Тут врач и в самом деле извлёк какой-то свиток, протянул его Генриху, и юноша прочёл имя своей матери, написанное ею самой, это было несомненно. А сверху другим почерком были записаны её распоряжения, о которых рассказал врач.
– И что же вы нашли? Скорей, я хочу знать!
Теперь заговорил хирург. – В теле оказалось все так, как и предвидел господин Кайар, – уплотнение поражённого лёгкого и опухоль, которая, лопнув, явилась причиной смерти. А в голове – вот что.
Точно фокусник, чуть улыбающийся удавшемуся фокусу, он указал на стол, где лежал большой, весь исчерченный лист бумаги. Ещё за мгновение перед тем стол был пуст. Генрих склонился над листом и вздрогнул: на бумаге выступали контуры черепа, это был череп его матери. А хирург продолжал:
– Когда я распилил голову королевы…
– В моем присутствии, – торопливо вставил врач.
– Иначе череп и не удалось бы вскрыть… Итак, когда я вскрыл его, я обнаружил под черепной коробкой какие-то пузыри, наполненные водянистой жидкостью, которая, вероятно, ещё при жизни королевы разлилась по мозговой оболочке.
– Отсюда и необъяснимая щекотка, – заметил врач. Хирург толкнул его в бок и пропищал:
– Он вот объяснил! А я бы не смог. Только рисунок сделан мною. Видите, где я держу палец?
Но долговязый, хранивший торжественный вид, попросту отбросил палец своего подчинённого; тот прямо посинел от злости.
Пока врач подробно и с непоколебимой убеждённостью объяснял значение линий и точек, Генрих, хотя и слушал его, однако в то же время продолжал наблюдать за мадам Екатериной. И она сначала склонилась над чертежом, внимательно разглядывая его, хотя, наверное, видела не в первый раз. Но чем яснее становилась болезнь её милой подруги, тем больше откидывалась назад мадам Екатерина, пока снова не приняла прежнее положение в своём кресле с прямой спинкой.

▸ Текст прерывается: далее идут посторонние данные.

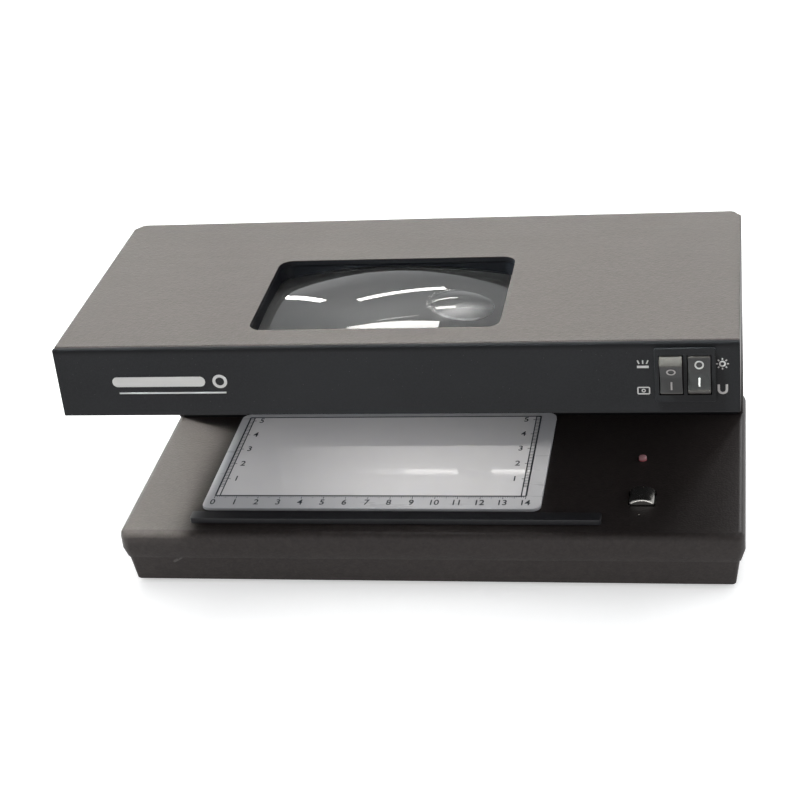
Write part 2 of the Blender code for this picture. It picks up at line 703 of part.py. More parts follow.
def round_rear_corners(mesh):
    """Rounds the two long edges where the leaning rear wall meets the sides."""
    shape = bmesh.new()
    shape.from_mesh(mesh)
    foot = back(COLUMN_REAR_FOOT)
    top = back(HEAD_DEPTH)
    ends = [(foot, SHELL_FOOT), (top, HEAD_TOP)]
    chosen = []
    for edge in shape.edges:
        places = [vert.co for vert in edge.verts]
        same_side = abs(places[0].x - places[1].x) < 0.0001
        if same_side and all(on_place(place, ends) for place in places):
            chosen.append(edge)
    bmesh.ops.bevel(
        shape, geom=chosen, offset=HEAD_CORNER, segments=5, profile=0.5, affect="EDGES"
    )
    shape.to_mesh(mesh)
    shape.free()


def on_place(place, ends):
    return any(math.hypot(place.y - y, place.z - z) < 0.0001 for y, z in ends)


def front_fascia():
    low = (-HALF, back(0.0), HEAD_UNDERSIDE)
    high = (HALF, back(FASCIA_THICKNESS), HEAD_TOP)
    fascia = rounded(box("front_fascia", low, high), 0.0006, 2)
    width, height = SWITCH_BODY[0] / 2 + GAP, SWITCH_BODY[1] / 2 + GAP
    hole_low = (SWITCH_X - width, back(-0.01), SWITCH_Z - height)
    hole_high = (SWITCH_X + width, back(0.01), SWITCH_Z + height)
    cut(fascia, box("switch_hole", hole_low, hole_high))
    return paint(fascia, BLACK, 0.6)


LENS_X = grown(WINDOW_X, -GAP)
LENS_Y = grown((back(WINDOW_Y[0]), back(WINDOW_Y[1])), -GAP)
PORT_X = grown(WINDOW_X, -0.0022)
PORT_Y = grown((back(WINDOW_Y[0]), back(WINDOW_Y[1])), -0.0022)
FRAME_FOOT = 0.1243


def head_bottom_cover():
    inner = HALF - WALL - GAP
    low = (-inner, back(FASCIA_THICKNESS + GAP), HEAD_UNDERSIDE)
    high = (inner, back(0.1190), HEAD_UNDERSIDE + WALL)
    cover = rounded(box("head_bottom_cover", low, high), 0.0003, 1)
    shroud_x = grown(WINDOW_X, -0.0004)
    shroud_y = grown((back(WINDOW_Y[0]), back(WINDOW_Y[1])), -0.0004)
    top = FRAME_FOOT - 0.0022
    join(cover, plate("view_shroud", shroud_x, shroud_y, 0.005, HEAD_UNDERSIDE + 0.001, top, 4))
    cut(cover, plate("view_port", PORT_X, PORT_Y, 0.004, 0.100, 0.140, 4))
    lamp_x = (-0.104, 0.104)
    lamp_y = (back(0.0865), back(0.1130))
    cut(cover, plate("lamp_opening", lamp_x, lamp_y, 0.003, 0.100, 0.112, 3))
    for number, (x, y) in enumerate(HEAD_SCREWS):
        place = (x, y, HEAD_UNDERSIDE)
        cut(cover, cylinder(f"head_screw_hole_{number}", CLEARANCE_RADIUS, 0.010, place, sides=16))
    return paint(cover, BLACK, 0.55)


def inner_back_panel():
    inner = HALF - WALL - GAP
    foot = SHELL_FOOT
    top = HEAD_UNDERSIDE - GAP
    lean = (COLUMN_FRONT_FOOT - COLUMN_FRONT_TOP) / (HEAD_UNDERSIDE - SHELL_FOOT)
    front_top = back(COLUMN_FRONT_TOP) + lean * GAP
    front_foot = back(COLUMN_FRONT_FOOT)
    outline = [
        (front_top, top),
        (front_foot, foot),
        (front_foot + PANEL_THICKNESS, foot),
        (front_top + PANEL_THICKNESS, top),
    ]
    panel = side_profile("inner_back_panel", outline, -inner, inner)
    return paint(panel, BLACK, 0.55)


def high_power_spot(lens_centre):
    """Small dome that stands on the lens's upper face, square to it."""
    across = Vector((SPOT_PLACE[0] - lens_centre[0], back(SPOT_PLACE[1]) - lens_centre[1], 0.0))
    height = math.sqrt(LENS_RADIUS ** 2 - across.length_squared)
    outward = Vector((across.x, across.y, height)).normalized()
    sphere = (SPOT_RADIUS ** 2 + SPOT_RISE ** 2) / (2 * SPOT_RISE)
    profile = []
    for step in range(6):
        radius = SPOT_RADIUS * step / 5
        profile.append((radius, SPOT_RISE - sphere + math.sqrt(sphere ** 2 - radius ** 2)))
    profile += [(SPOT_RADIUS, -0.002), (0.0, -0.002)]
    place = Vector((*lens_centre, LENS_APEX - LENS_RADIUS)) + outward * LENS_RADIUS
    spot = turned("high_power_spot", profile, place, 32)
    spot.rotation_euler = outward.to_track_quat("Z", "Y").to_euler()
    return spot


def magnifier():
    """Frame in the window, lens with its round high-power spot, and the ring that holds it."""
    window_y = (back(WINDOW_Y[0]), back(WINDOW_Y[1]))
    flange_top = HEAD_TOP - WALL - GAP
    flange = plate(
        "lens_frame", grown(WINDOW_X, 0.005), grown(window_y, 0.004), 0.004, flange_top - 0.0015, flange_top
    )
    sleeve = plate(
        "lens_sleeve", grown(WINDOW_X, 0.002), grown(window_y, 0.002), 0.0065, FRAME_FOOT, flange_top - 0.0005
    )
    join(flange, sleeve)
    bore = plate("sleeve_bore", grown(WINDOW_X, 0.0001), grown(window_y, 0.0001), 0.0056, 0.120, 0.140)
    cut(flange, bore)
    paint(flange, BLACK, 0.45)

    rings = 8
    reach = 0.064
    centre = ((LENS_X[0] + LENS_X[1]) / 2, (LENS_Y[0] + LENS_Y[1]) / 2)
    dome = []
    for step in range(rings + 1):
        radius = reach * step / rings
        drop = LENS_RADIUS - math.sqrt(LENS_RADIUS ** 2 - radius ** 2)
        dome.append((radius, LENS_APEX - drop))
    dome += [(reach, LENS_BASE), (0.0, LENS_BASE)]
    lens = settled(turned("magnifier_lens", dome, (*centre, 0.0), 48))
    blank = plate("lens_blank", LENS_X, LENS_Y, 0.0052, LENS_BASE - 0.005, LENS_APEX + 0.005)
    boolean(lens, blank, "INTERSECT")
    join(lens, high_power_spot(centre))
    paint(lens, (0.9, 0.92, 0.92), 0.02, 0.0, 1.0)

    ring_top = FRAME_FOOT - GAP
    ring_foot = ring_top - 0.0015
    ring = plate("lens_retainer", grown(WINDOW_X, 0.002), grown(window_y, 0.002), 0.0065, ring_foot, ring_top)
    lip = plate("retainer_lip", LENS_X, LENS_Y, 0.0052, ring_top - 0.001, LENS_BASE - GAP)
    join(ring, lip)
    cut(ring, plate("retainer_bore", PORT_X, PORT_Y, 0.004, 0.110, 0.140))
    paint(ring, BLACK, 0.5)


# ---------------------------------------------------------------- switch
def twin_switch():
    width, height = SWITCH_BEZEL[0] / 2, SWITCH_BEZEL[1] / 2
    bezel = front_profile(
        "switch_body",
        rounded_rectangle(
            (SWITCH_X - width, SWITCH_X + width), (SWITCH_Z - height, SWITCH_Z + height), 0.0008, 2
        ),
        back(-SWITCH_PROUD),
        back(-GAP),
    )
    rounded(bezel, 0.0004, 1, 50)
    core_x, core_z = SWITCH_BODY[0] / 2, SWITCH_BODY[1] / 2
    core_low = (SWITCH_X - core_x, back(-SWITCH_PROUD / 2), SWITCH_Z - core_z)
    core_high = (SWITCH_X + core_x, back(0.0165), SWITCH_Z + core_z)
    join(bezel, box("switch_core", core_low, core_high))
    for number, side in enumerate((-1, 1)):
        x = SWITCH_X + side * ROCKER_PITCH / 2
        centre = (x, back(PIVOT_DEPTH), SWITCH_Z)
        well = cylinder(f"rocker_well_{number}", ROCKER_RADIUS + 0.0004, 0.0092, centre, "X", 64)
        cut(bezel, well)
    paint(bezel, BLACK, 0.4)
    for number in range(4):
        x = SWITCH_X + (-1 if number < 2 else 1) * ROCKER_PITCH / 2
        z = SWITCH_Z + (-1 if number % 2 else 1) * 0.0050
        low = (x - 0.0024, back(0.0168), z - 0.0004)
        high = (x + 0.0024, back(0.0255), z + 0.0004)
        paint(box(f"switch_terminal_{number + 1}", low, high), NICKEL, 0.3, 1.0)


def rocker_outline():
    """Half-way position: a shallow V in front, round ends about the pivot, a blunt back."""
    half_swing = ROCKER_SWING / 2
    tip = TIP_ANGLE_FLUSH - half_swing
    outline = [(-ROCKER_FLUSH / math.cos(half_swing), 0.0)]
    shoulder = math.radians(80)
    steps = 5
    for step in range(steps + 1):
        angle = tip + (shoulder - tip) * step / steps
        outline.append((-ROCKER_RADIUS * math.cos(angle), ROCKER_RADIUS * math.sin(angle)))
    outline.append((0.0026, 0.0040))
    lower = [(y, -z) for y, z in reversed(outline[1:])]
    return outline + lower


def rocker(name, side, tilt):
    half = ROCKER_WIDTH / 2
    made = side_profile(name, rocker_outline(), -half, half)
    rounded(made, 0.00035, 2, 30)
    made.location = (SWITCH_X + side * ROCKER_PITCH / 2, back(PIVOT_DEPTH), SWITCH_Z)
    made.rotation_euler.x = tilt
    return paint(made, BLACK, 0.35)


# ---------------------------------------------------------------- ultraviolet lamps and wiring
def ultraviolet_light():
    lamp_places = [(back(y), UV_Z) for y in UV_Y]
    for name, (y, z) in zip(("uv_tube_front", "uv_tube_rear"), lamp_places):
        lamp(name, 0.0, y, z, UV_GLASS)
    reach = lamp_end(UV_GLASS)
    for side, label in ((-1, "left"), (1, "right")):
        y_span = (back(0.0845), back(0.1205))
        z_span = (HEAD_UNDERSIDE + WALL + GAP, UV_Z + 0.0105)
        lampholder(f"uv_lampholder_{label}", side * reach, side, lamp_places, y_span, z_span)
    outline = [
        (back(0.0832), 0.1100),
        (back(0.0845), 0.1285),
        (back(0.1172), 0.1285),
        (back(0.1225), 0.1115),
    ]
    half = UV_GLASS / 2 - 0.001
    folded_sheet("uv_reflector", outline, -half, half, 0.0006)
    floor = HEAD_UNDERSIDE + WALL
    board = box("uv_ballast_board", (0.056, back(0.028), floor + 0.003), (0.096, back(0.078), floor + 0.0046))
    paint(board, LACQUER_GREEN, 0.4)
    choke_low = (0.062, back(0.036), floor + 0.0049)
    choke_high = (0.082, back(0.056), floor + 0.0190)
    paint(rounded(box("uv_choke", choke_low, choke_high), 0.001, 1), (0.5, 0.42, 0.1), 0.5)


def wiring_loom():
    """Bundle from the base, up the hollow column and forward into the head."""
    foot = Vector((0.0, back(0.1465), 0.0232))
    bend = Vector((0.0, back(0.1425), 0.0450))
    neck = Vector((0.0, back(0.1262), 0.1030))
    rise = Vector((0.002, back(0.1222), 0.1260))
    over = Vector((0.014, back(0.1190), 0.1313))
    end = Vector((0.060, back(0.1190), 0.1313))
    route = [foot]
    corners = (foot, bend, neck, rise, over, end)
    for before, middle, after in zip(corners, corners[1:], corners[2:]):
        start = before.lerp(middle, 0.5)
        finish = middle.lerp(after, 0.5)
        for step in range(4):
            t = step / 4
            route.append(start.lerp(middle, t).lerp(middle.lerp(finish, t), t))
    route.append(end)
    curve = bpy.data.curves.new("wiring_loom", "CURVE")
    curve.dimensions = "3D"
    curve.bevel_depth = 0.0016
    curve.bevel_resolution = 2
    curve.use_fill_caps = True
    spline = curve.splines.new("POLY")
    spline.points.add(len(route) - 1)
    for point, place in zip(spline.points, route):
        point.co = (*place, 1.0)
    return paint(new_object("wiring_loom", curve), BLACK, 0.6)


# ---------------------------------------------------------------- assembly
base_top_cover()
base_tray()
feet()
screws()
light_plate()
stop_rail()
magnetic_sensor()
watermark_light()
power_supply()
mains_inlet()
upper_shell()
front_fascia()
head_bottom_cover()
inner_back_panel()
magnifier()
twin_switch()
rocker("uv_rocker", -1, ROCKER_SWING / 2)
rocker("light_rocker", 1, -ROCKER_SWING / 2)
ultraviolet_light()
wiring_loom()
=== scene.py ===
"""Looks of the desktop banknote tester: materials, fine pieces, prints, camera and studio light.

Everything is in metres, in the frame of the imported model. X is the width, the front fascia faces -Y.
"""
import json
import math

import bmesh
import bpy
import numpy as np
from mathutils import Matrix, Vector


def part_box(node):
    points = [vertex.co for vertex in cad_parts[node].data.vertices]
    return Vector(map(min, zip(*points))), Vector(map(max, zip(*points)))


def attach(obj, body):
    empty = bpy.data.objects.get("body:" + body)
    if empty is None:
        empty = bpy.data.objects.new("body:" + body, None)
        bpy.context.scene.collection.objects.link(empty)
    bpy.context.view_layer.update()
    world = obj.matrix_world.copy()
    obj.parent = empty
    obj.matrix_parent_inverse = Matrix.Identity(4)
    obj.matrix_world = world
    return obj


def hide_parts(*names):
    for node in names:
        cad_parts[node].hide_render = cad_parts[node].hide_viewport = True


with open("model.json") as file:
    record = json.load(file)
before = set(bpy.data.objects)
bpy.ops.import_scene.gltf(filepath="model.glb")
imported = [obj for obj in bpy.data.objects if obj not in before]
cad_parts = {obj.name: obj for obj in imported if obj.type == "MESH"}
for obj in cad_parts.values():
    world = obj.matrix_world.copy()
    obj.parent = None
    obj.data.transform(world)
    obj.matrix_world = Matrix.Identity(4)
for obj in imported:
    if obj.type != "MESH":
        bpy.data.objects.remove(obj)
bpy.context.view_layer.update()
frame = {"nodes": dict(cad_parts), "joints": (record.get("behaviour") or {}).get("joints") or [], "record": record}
NODES = frame["nodes"]
RECORD = frame["record"]

# ---------------------------------------------------------------- places read from the frame
FASCIA_LOW, FASCIA_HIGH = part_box("front_fascia")
FASCIA_Y = FASCIA_LOW.y
HEAD_TOP = FASCIA_HIGH.z
PLATE_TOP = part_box("light_plate")[1].z
LENS_LOW, LENS_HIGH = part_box("magnifier_lens")
LENS_MIDDLE = (LENS_LOW + LENS_HIGH) / 2
BASE_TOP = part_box("base_top_cover")[1].z
JOINTS = {joint["name"]: joint for joint in frame["joints"]}


def back(distance):
    """World Y of a place that lies `distance` behind the front of the fascia."""
    return FASCIA_Y + distance


WINDOW = (-0.0582, 0.0428, 0.0157, 0.0813)      # X, X, and two distances behind the fascia
SCALE_ZERO_X = -0.0980
SCALE_STEP = 0.0100
SCALE_LAST = 14
SCALE_END_X = SCALE_ZERO_X + SCALE_STEP * SCALE_LAST
BORDER_FRONT = 0.0620            # distances behind the fascia
BORDER_REAR = 0.1332
ROCKER_RADIUS = 0.00914


# ---------------------------------------------------------------- camera
CAMERA_PLACE = (0.14066, -0.72007, 0.46480)
CAMERA_TURN = (61.676, 5.408, 9.105)
CAMERA_LENS = 85.835


def make_camera():
    data = bpy.data.cameras.new("camera")
    data.lens = CAMERA_LENS
    camera = bpy.data.objects.new("camera", data)
    camera.location = CAMERA_PLACE
    camera.rotation_euler = [math.radians(angle) for angle in CAMERA_TURN]
    bpy.context.scene.collection.objects.link(camera)
    bpy.context.scene.camera = camera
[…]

– Это такой редкий случай, – заметил врач, – и настолько подозрительного свойства, что мой учитель и предшественник наверняка бы предположил здесь колдовство, я же верю только в природу да в волю божию.
Мадам Екатерина ободрительно кивнула и поглядела на сына своей подруги, – да, перед ним лицо доброй, простодушной женщины, быть может, искушённой и многоопытной, но в этой смерти она тоже ничего не понимает, она искренне встревожена загадочной немилостью судьбы. «Если б только я мог проникнуть в бездну её взгляда!.. – думает сын отравленной Жанны. – Хотя почему она непременно должна быть отравлена? Все могло произойти вполне естественным путём. В искренности врача сомневаться не приходится, как, впрочем, и в ограниченности его познаний. А пузыри под черепом у моей матери? Чем они вызваны? Ядом? Ах, если бы я мог проникнуть в бездну этого чёрного взгляда и нащупать руками, что там прячется! Я хочу знать наверняка!»